The biggest challenge is having to quickly get up to speed on so many different issues, organizations, and approaches at the same time, but that’s also what makes it so interesting. From engaging investors on ESG (environmental, social, and governance) issues to helping governments identify local economic development opportunities to strengthening stakeholder outreach at a multilateral organization, the mix of perspectives and topics is fascinating. Yet even though each engagement is very different, I find that they often build on each other and collectively reinforce the idea that creating social change requires pushing on multiple fronts.
Q. You have a passion for wildlife conservation and sit on the Board of the African Wildlife Foundation. Can you tell us about any interesting travels to view wildlife?
I’ve enjoyed some really interesting wildlife travels including visiting the Arctic, the Galapagos, and Madagascar, but I think my single favorite wildlife experience was trekking to see the gorillas in Rwanda. There is just something so magical about coming face to face with one of our closest animal relatives and experiencing our profound similarities.
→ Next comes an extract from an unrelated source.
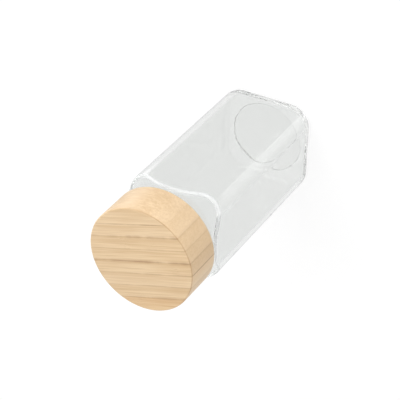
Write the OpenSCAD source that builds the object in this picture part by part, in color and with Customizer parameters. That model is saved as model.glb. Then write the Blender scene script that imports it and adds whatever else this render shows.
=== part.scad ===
// Square glass spice jar with a turned bamboo screw cap.
// It stands on the table at z = 0, with its axis on +Z and its flat sides
// square to X and Y. All sizes are in millimetres.

/* [Glass body] */
// Width of the body across two opposite flat sides
body_w = 43; // [40:0.5:50]
// Radius of the four upright corners
corner_r = 10; // [8:0.5:12]
// Height of the upright corners, from the table to the edge of the shoulder
side_h = 82; // [60:1:110]
// How much higher the shoulder meets the middle of a flat side than a corner
arch_rise = 4; // [2.5:0.5:5.5]
// Radius round the bottom edge of the body
base_edge_r = 3; // [2:0.5:5]
// Thickness of the glass in the sides and the shoulder
glass_t = 2.3; // [1.8:0.1:3]
// Thickness of the glass floor above the standing ring
floor_t = 3.4; // [3:0.2:6]
// Radius between the floor and the sides, inside
floor_edge_r = 2.6; // [1.6:0.2:4]
// Width of the standing ring at the middle of a side, outside the dish
foot_w = 2.5; // [0.5:0.25:3.5]
// Depth of the shallow round dish under the floor, at its middle
dish_depth = 1; // [0.7:0.1:1.6]
// Height of the step round the dish's edge
dish_step = 0.35; // [0.2:0.05:0.6]

/* [Glass neck] */
// Diameter of the neck between the threads
neck_d = 37.6; // [34:0.2:39]
// Height of the lip above the corners' shoulder edge
lip_rise = 19.5; // [18:0.5:24]
// Thickness of the glass in the neck
neck_t = 2.5; // [2:0.1:3.2]
// Radius of the hollow where the neck leaves the shoulder
neck_root_r = 1.5; // [0.8:0.1:2.5]
// Radius round both edges of the lip
lip_edge_r = 0.9; // [0.5:0.1:1]
// How far the screw thread stands out of the neck
thread_h = 1.1; // [0.8:0.1:1.4]

/* [Sifter insert] */
// Thickness of the flange that rests on the lip
flange_t = 0.8; // [0.6:0.1:1.2]
// Distance from the flange's edge in to the neck's outside
flange_inset = 0.5; // [0.4:0.1:1]
// Thickness of the sleeve inside the neck
sleeve_t = 1; // [0.8:0.1:1.4]
// Gap between the sleeve and the glass
sleeve_gap = 0.05; // [0.02:0.01:0.1]
// Depth of the sifter plate's top below the lip
plate_depth = 6; // [4:0.5:8]
// Thickness of the sifter plate
plate_t = 1; // [0.8:0.1:1.5]
// Diameter of each sifting hole
hole_d = 3.2; // [2:0.2:4]
// Distance between one ring of holes and the next
hole_pitch = 5.2; // [4.6:0.1:5.6]

/* [Cap lining and seal] */
// Gap between the neck's thread and the lining's wall
thread_gap = 0.3; // [0.2:0.05:0.6]
// Thickness of the lining's wall
lining_t = 1.1; // [0.8:0.1:1.5]
// Thickness of the lining's top plate
lining_top_t = 1.2; // [1:0.1:1.6]
// Height of the lining's lower edge above the cap's lower edge
lining_lift = 0.5; // [0.3:0.1:1.5]
// Thickness of the seal disc
seal_t = 1; // [0.6:0.1:1.6]
// Gap round the edge of the seal disc
seal_gap = 0.35; // [0.3:0.05:0.8]

/* [Bamboo cap] */
// Height of the cap
cap_h = 18; // [15:0.5:20]
// Thickness of the bamboo round the lining
cap_wall_t = 2.6; // [1.8:0.1:4]
// Thickness of the bamboo above the lining
cap_top_t = 5; // [3:0.5:7]
// Gap between the lining and the bamboo, filled with glue
glue_gap = 0.1; // [0.05:0.05:0.2]
// Radius round the top edge of the cap
cap_edge_r = 0.6; // [0.4:0.1:2]
// Radius round the bottom edge of the cap
cap_foot_r = 0.5; // [0.3:0.1:0.8]
// Thickness of one bamboo strip in the glued block
strip_t = 5.7; // [5:0.1:6.4]
// Distance of the block's middle glue line from the cap's axis
strip_shift = -0.5; // [-1.5:0.1:1.5]
// Direction in which the strips are stacked, from +X towards +Y
stack_angle = 18; // [0:1:90]

/* [Hidden] */
$fn = 96;

// Colour of each strip in the cap's block, from the first to the last
bamboo_pale = [0.94, 0.81, 0.66];
bamboo_mid = [0.91, 0.77, 0.61];
bamboo_deep = [0.86, 0.70, 0.52];
strip_tints = [bamboo_deep, bamboo_mid, bamboo_pale, bamboo_mid,
               bamboo_mid, bamboo_mid, bamboo_pale, bamboo_pale];
strips = len(strip_tints);
// Sifting holes in the first ring, and the rings round the middle hole
ring_holes = 6;
hole_rings = 2;
// How far a cutting solid runs past the faces that it cuts
past = 1;

// The shoulder is part of a sphere. It passes through the edge of each
// corner and, arch_rise higher, through the middle of each flat side.
body_half = body_w / 2;
corner_reach = (body_half - corner_r) * sqrt(2) + corner_r;
dome_drop = (corner_reach * corner_reach - body_half * body_half
             - arch_rise * arch_rise) / (2 * arch_rise);
dome_r = sqrt(corner_reach * corner_reach + dome_drop * dome_drop);
dome_z = side_h - dome_drop;

// The neck, and the height at which it leaves the sphere
neck_r = neck_d / 2;
bore_r = neck_r - neck_t;
lip_z = side_h + lip_rise;
neck_foot_z = dome_z + sqrt(dome_r * dome_r - neck_r * neck_r);

// The dish under the floor is part of a sphere too, above its upright step
dish_r = body_half - base_edge_r - foot_w;
dish_rise = dish_depth - dish_step;
dish_sphere_r = (dish_r * dish_r + dish_rise * dish_rise) / (2 * dish_rise);

// The insert hangs from the lip by its flange
flange_z = lip_z + flange_t;
sleeve_r = bore_r - sleeve_gap;
plate_z = lip_z - plate_depth;

// The cap is built outwards and upwards from what it closes on
lining_bore_r = neck_r + thread_h + thread_gap;
lining_r = lining_bore_r + lining_t;
pocket_r = lining_r + glue_gap;
cap_r = pocket_r + cap_wall_t;
seal_z = flange_z + seal_t;
pocket_z = seal_z + lining_top_t;
cap_z1 = pocket_z + cap_top_t;
cap_z0 = cap_z1 - cap_h;
lining_z0 = cap_z0 + lining_lift;

// A rectangle that stands on y = 0 with its lower corners rounded
module round_foot_profile(w, h, r) {
    translate([-w / 2, r])
        square([w, h - r]);
    translate([-w / 2 + r, 0])
        square([w - 2 * r, r]);
    for (side = [-1, 1])
        translate([side * (w / 2 - r), r])
            circle(r = r);
}

// A square prism with upright corners of radius r and a lower edge of radius e
module round_prism(w, h, r, e) {
    for (turn = [0, 90])
        rotate([0, 0, turn])
            rotate([90, 0, 0])
                linear_extrude(w - 2 * r, center = true)
                    round_foot_profile(w, h, e);
    for (x = [-1, 1], y = [-1, 1])
        translate([x * (w / 2 - r), y * (w / 2 - r), 0])
            rotate_extrude()
                intersection() {
                    round_foot_profile(2 * r, h, e);
                    square([r, h]);
                }
}

// The form that the glass and its hollow share: a square prism under a dome
module jar_form(inset, z0, edge) {
    intersection() {
        translate([0, 0, z0])
            round_prism(body_w - 2 * inset, lip_z - z0, corner_r - inset, edge);
        union() {
            translate([0, 0, dome_z])
                sphere(r = dome_r - inset);
            translate([0, 0, z0 - past])
                cylinder(r = dome_r - inset, h = dome_z - z0 + past);
        }
    }
}

// Outline of the neck's wall with both edges of the lip rounded
module neck_profile() {
    foot = neck_foot_z - glass_t;
    translate([bore_r, foot])
        square([neck_t, lip_z - lip_edge_r - foot]);
    translate([bore_r + lip_edge_r, lip_z - lip_edge_r])
        square([neck_t - 2 * lip_edge_r, lip_edge_r]);
    for (x = [bore_r + lip_edge_r, neck_r - lip_edge_r])
        translate([x, lip_z - lip_edge_r])
            circle(r = lip_edge_r);
}

// Outline of the hollow fillet that touches both the neck and the dome
module neck_root_profile() {
    mid_r = neck_r + neck_root_r;
    mid_z = dome_z + sqrt(pow(dome_r + neck_root_r, 2) - mid_r * mid_r);
    touch_r = mid_r * dome_r / (dome_r + neck_root_r);
    touch_z = dome_z + (mid_z - dome_z) * dome_r / (dome_r + neck_root_r);
    difference() {
        polygon([[bore_r, mid_z], [neck_r, mid_z], [mid_r, mid_z],
                 [touch_r, touch_z], [touch_r, touch_z - glass_t / 2],
                 [bore_r, touch_z - glass_t / 2]]);
        translate([mid_r, mid_z])
            circle(r = neck_root_r);
    }
}

module glass_jar() {
    color([0.84, 0.87, 0.86, 0.5])
        difference() {
            union() {
                jar_form(0, 0, base_edge_r);
                rotate_extrude()
                    neck_profile();
                rotate_extrude()
                    neck_root_profile();
            }
            jar_form(glass_t, floor_t, floor_edge_r);
            translate([0, 0, side_h])
                cylinder(r = bore_r, h = lip_rise + past);
            dish();
        }
}

// The dish is as wide as its step, all the way up
module dish() {
    intersection() {
        translate([0, 0, dish_depth - dish_sphere_r])
            sphere(r = dish_sphere_r);
        translate([0, 0, -past])
            cylinder(r = dish_r, h = dish_depth + 2 * past);
    }
}

module sifter_insert() {
    color([0.93, 0.93, 0.91])
        difference() {
            union() {
                translate([0, 0, lip_z])
                    cylinder(r = neck_r - flange_inset, h = flange_t);
                translate([0, 0, plate_z - plate_t])
                    cylinder(r = sleeve_r, h = plate_depth + plate_t + flange_t);
            }
            translate([0, 0, plate_z])
                cylinder(r = sleeve_r - sleeve_t, h = plate_depth + flange_t + past);
            sifting_holes();
        }
}

// One hole in the middle, then rings of six, twelve and so on
module sifting_holes() {
    translate([0, 0, plate_z - plate_t - past]) {
        cylinder(d = hole_d, h = plate_t + 2 * past);
        for (ring = [1:hole_rings], i = [0:ring * ring_holes - 1])
            rotate([0, 0, 360 * i / (ring * ring_holes)])
                translate([ring * hole_pitch, 0, 0])
                    cylinder(d = hole_d, h = plate_t + 2 * past);
    }
}

module seal_disc() {
    color([0.95, 0.94, 0.90])
        translate([0, 0, flange_z])
            cylinder(r = lining_bore_r - seal_gap, h = seal_t);
}

module cap_lining() {
    color([0.90, 0.89, 0.86])
        difference() {
            translate([0, 0, lining_z0])
                cylinder(r = lining_r, h = pocket_z - lining_z0);
            translate([0, 0, lining_z0 - past])
                cylinder(r = lining_bore_r, h = seal_z - lining_z0 + past);
        }
}

// Half outline of the turned cap, with its pocket for the lining
module cap_profile() {
    difference() {
        union() {
            translate([0, cap_z0])
                square([cap_r - cap_foot_r, cap_h]);
            translate([0, cap_z0 + cap_foot_r])
                square([cap_r, cap_h - cap_foot_r - cap_edge_r]);
            translate([cap_r - cap_foot_r, cap_z0 + cap_foot_r])
                circle(r = cap_foot_r);
            translate([cap_r - cap_edge_r, cap_z1 - cap_edge_r])
                circle(r = cap_edge_r);
        }
        translate([cap_r - cap_edge_r, cap_z1 - cap_edge_r])
            difference() {
                square(cap_edge_r + past);
                circle(r = cap_edge_r);
            }
        translate([-past, cap_z0 - past])
            square([pocket_r + past, pocket_z - cap_z0 + past]);
    }
}

// Distance of glue line i from the axis. The outermost strips reach the rim.
function glue_line(i) =
    i == 0 ? -cap_r - past :
    i == strips ? cap_r + past :
    strip_shift + (i - strips / 2) * strip_t;

// Strip i of the block, turned to the cap's form with the strips beside it
module cap_strip(i) {
    color(strip_tints[i - 1])
        intersection() {
            rotate_extrude()
                cap_profile();
            rotate([0, 0, stack_angle])
                translate([glue_line(i - 1), -cap_r - past, cap_z0 - past])
                    cube([glue_line(i) - glue_line(i - 1),
                          2 * (cap_r + past), cap_h + 2 * past]);
        }
}

glass_jar();
sifter_insert();
seal_disc();
cap_lining();
cap_strip(1);  // cap_strip_1
cap_strip(2);  // cap_strip_2
cap_strip(3);  // cap_strip_3
cap_strip(4);  // cap_strip_4
cap_strip(5);  // cap_strip_5
cap_strip(6);  // cap_strip_6
cap_strip(7);  // cap_strip_7
cap_strip(8);  // cap_strip_8
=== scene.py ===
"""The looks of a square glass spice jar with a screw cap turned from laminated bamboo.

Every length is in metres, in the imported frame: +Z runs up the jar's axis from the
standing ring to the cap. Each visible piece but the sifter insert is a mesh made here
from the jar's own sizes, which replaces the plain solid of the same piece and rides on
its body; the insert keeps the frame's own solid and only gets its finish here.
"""

import logging
import math
from collections.abc import Callable, Iterable, Mapping, Sequence
from dataclasses import dataclass, replace
from enum import Enum
from typing import Any, Union

import bmesh
import bpy
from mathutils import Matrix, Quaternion, Vector

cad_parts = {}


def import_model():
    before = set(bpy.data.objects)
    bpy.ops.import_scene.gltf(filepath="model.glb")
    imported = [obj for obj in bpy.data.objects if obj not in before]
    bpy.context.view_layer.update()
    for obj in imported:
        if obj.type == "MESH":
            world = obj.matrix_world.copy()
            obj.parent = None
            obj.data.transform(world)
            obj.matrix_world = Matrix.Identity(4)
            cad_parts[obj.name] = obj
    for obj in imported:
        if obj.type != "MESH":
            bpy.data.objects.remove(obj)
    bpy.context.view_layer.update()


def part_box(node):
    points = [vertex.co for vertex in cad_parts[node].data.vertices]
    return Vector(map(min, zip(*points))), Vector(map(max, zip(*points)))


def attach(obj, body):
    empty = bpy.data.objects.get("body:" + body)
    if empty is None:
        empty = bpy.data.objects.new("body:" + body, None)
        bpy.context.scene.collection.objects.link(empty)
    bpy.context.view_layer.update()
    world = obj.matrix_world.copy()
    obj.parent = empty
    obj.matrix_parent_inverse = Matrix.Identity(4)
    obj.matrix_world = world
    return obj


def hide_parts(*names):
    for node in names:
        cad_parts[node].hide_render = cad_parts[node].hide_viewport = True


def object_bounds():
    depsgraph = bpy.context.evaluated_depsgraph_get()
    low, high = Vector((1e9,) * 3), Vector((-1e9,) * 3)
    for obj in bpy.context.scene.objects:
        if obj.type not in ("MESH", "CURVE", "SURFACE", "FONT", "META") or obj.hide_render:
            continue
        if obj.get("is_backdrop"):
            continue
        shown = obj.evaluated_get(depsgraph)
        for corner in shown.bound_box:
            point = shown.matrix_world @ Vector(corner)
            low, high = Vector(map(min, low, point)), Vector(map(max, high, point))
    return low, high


LOG = logging.getLogger("spice_jar")
TAU = 2 * math.pi
MM = 0.001
FLAT_ANGLE = math.radians(0.2)
CREASE_ANGLE = math.radians(28)

Point = tuple[float, float, float]
Ring = list[Point]
Color = tuple[float, float, float]
Operand = Union["Value", float]

X_AXIS: Point = (1.0, 0.0, 0.0)
Y_AXIS: Point = (0.0, 1.0, 0.0)
Z_AXIS: Point = (0.0, 0.0, 1.0)


# Shader maths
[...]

The gorilla family we observed had a pair of young twins who were incredibly playful and energetic and it wouldn’t be hard to imagine my kids joining right into their game of chase.
The entire trip experience was also a wonderful demonstration of how conservation and sustainable development can be jointly advanced and led me to deepen my involvement with the African Wildlife Foundation. For example, the Sabinyo lodge we stayed in had been developed with the help of AWF and is now owned by the local community with all of the proceeds used to support sustainable livelihood projects. This in turn deepens community support for strengthening conservation efforts.